With Israel and Islamist Hamas setting seemingly irreconcilable terms for a truce that mediators hope will begin by a major Muslim festival next week, Kerry worked the phones from Egypt while aides made clear his patience was limited.
The urgency was spurred on Thursday by the killing of 15 people sheltering at a U.N.-run school in the northern Gaza Strip, which local officials blamed on Israeli shelling.
Israel said its forces had come under attack from Palestinian militants in the area of the school and that they had shot back. It accused Hamas of preventing any evacuation.
An Israeli air strike on Friday killed the top spokesman for armed faction Islamic Jihad, a Hamas ally, along with his son, Gaza officials said, bringing the mostly civilian Palestinian death toll to 804.
In the occupied West Bank, where U.S.-backed Palestinian President Mahmoud Abbas governs in uneasy coordination with Israel, some 10,000 demonstrators marched in solidarity with Gaza overnight - a scale recalling mass revolts of the past.

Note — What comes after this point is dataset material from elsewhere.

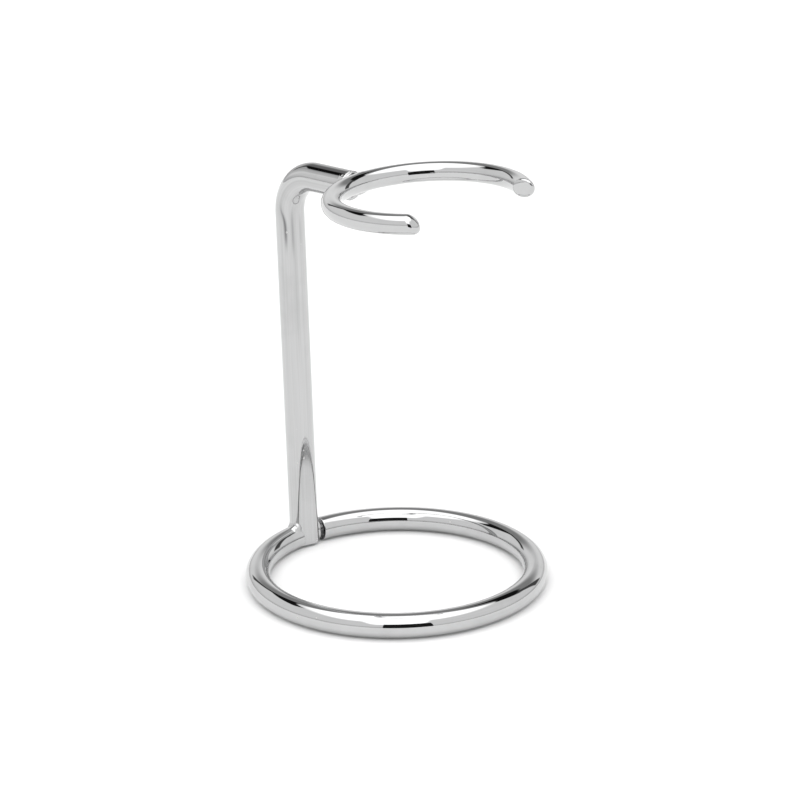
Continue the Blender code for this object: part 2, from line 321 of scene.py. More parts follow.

Protesters surged against an Israeli army checkpoint, throwing rocks and Molotov cocktails, and Palestinian medics said one was shot dead and 200 wounded when troops opened fire.
On Friday, Israeli forces went on high alert for flare-ups at a Jerusalem mosque compound during prayers marking the final stretch of the Ramadan Muslim holy month.
Focus on tunnels
Israel has lost 32 soldiers in a Gaza ground advance it says aims to destroy cross-border infiltration tunnels used by Hamas to threaten its southern villages and army bases.
Three civilians have been killed in Israel by rocket and mortar attacks from Gaza - the kind of shelling that surged last month amid Hamas anger at a crackdown on its activists in the West Bank, prompting the July 8 launch of the Israeli offensive.
Israeli Prime Minister Benjamin Netanyahu was to convene his security cabinet on Friday to discuss a limited humanitarian truce under which Palestinian movement would be freed up to allow in aid and for casualties to be recovered.
An Israeli official said the Netanyahu government envisages the initial halt to the fighting lasting seven days, during which the army would keep digging up tunnels on Gaza's eastern frontier.
"First Israel wants to hear Hamas's response to the (Kerry) proposals," the official said, adding that some members of the security cabinet also sought assurances that Gaza would be stripped of its remaining rockets under any extended ceasefire.
Hamas had no immediate comment. On Wednesday, its leader Khaled Meshaal voiced support for a humanitarian truce, but only if Israel eased restrictions on Gaza's 1.8 million people.
Hamas wants Egypt to open up its border with Gaza, too, and has demanded that Israel release hundreds of prisoners rounded up by Israel in a sweep of the West Bank last month following the kidnap and killing of three Jewish teenagers.